Is sociological research really needed, beyond the examples of history? I'm reminded of a piece from "crunchy con" religious right-winger Rod Dreher where he first acknowledged that HBD — he specifically singled out Steve Sailer — is probably correct, scientifically; but then argued that we, as a society, must pretend it is not, actively censor it, and maintain instead a "noble lie" (Dreher explicitly called it that) of egalitarian blank-slatism, because it's "proven" that human beings simply 'can't handle the truth.' The proof being the Jim Crow South and, of course, 1930's Germany.

I seem to remember ame_damnee back at the old place once making a similar argument in response to someone asking whatever happened to 'the pursuit of excellence.' To draw attention to "excellence" would also draw attention to it's lack, and that, it was argued, automatically and inevitably leads to people donning jackboots and building death camps.
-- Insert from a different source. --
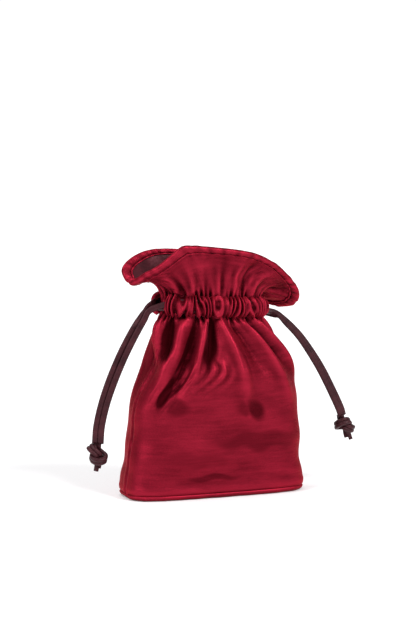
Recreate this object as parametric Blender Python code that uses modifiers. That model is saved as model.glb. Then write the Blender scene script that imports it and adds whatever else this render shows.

Again, "the Mid-Century Germans," as some like to euphemize, are all the proof necessary to show what happens when the egalitarian veil receives the slightest puncture.

(Meanwhile, this ignores that the bulk of settled societies throughout human history were quite inegalitarian and believed in hereditary differences, without descending into coercive or genocidal projects of eugenic "improvement." For example, it's hard to find a philosophy more hierarchical and inegalitarian than Confucianism, but AIUI when eugenics came to China, the (greatly weakened) Confucians were pretty much in opposition. And in the West, the now-deleted third verse of "All Things Bright and Beautiful" persisted enough in cultural memory that I remember once hearing it performed in a Bob Hope movie. So there's something more needed beyond just "people are born different" to get to "therefore we must exterminate the lower orders.")

As Neema Parvini said in his New Years stream, the core of the dominant ideology of the present day is that we're still fighting Hitler, if only 'the little Hitler inside each of us.' Letting people "realize people of [race] were more genetically predisposed to [bad behavior]" led to Nazi's once, and we all swore "never again." So what more social science is needed beyond that?

Letting people "realize people of [race] were more genetically predisposed to [bad behavior]" led to Nazi's once, and we all swore "never again." So what more social science is needed beyond that?

This is my core objection, that this isn't what led to Nazis. I don't believe the Nazis' rise to power in Germany was due to scientists dispassionately admitting to a populace that has only ever lived in a Western society of egalitarianism that they are forced to conclude something that they didn't expect or at least know to be true before they did the research, that there are different distributions in important traits such as intelligence when analyzing different groups of people, grouped by what we refer to as "race." I think it was closer to telling people that the Sciencetm proves that those people you already despise really are despicable. Which is far more similar to modern idpol than to HBD, which is one of the main reasons I reject idpol so much, though even then I wouldn't go as far as to censor them.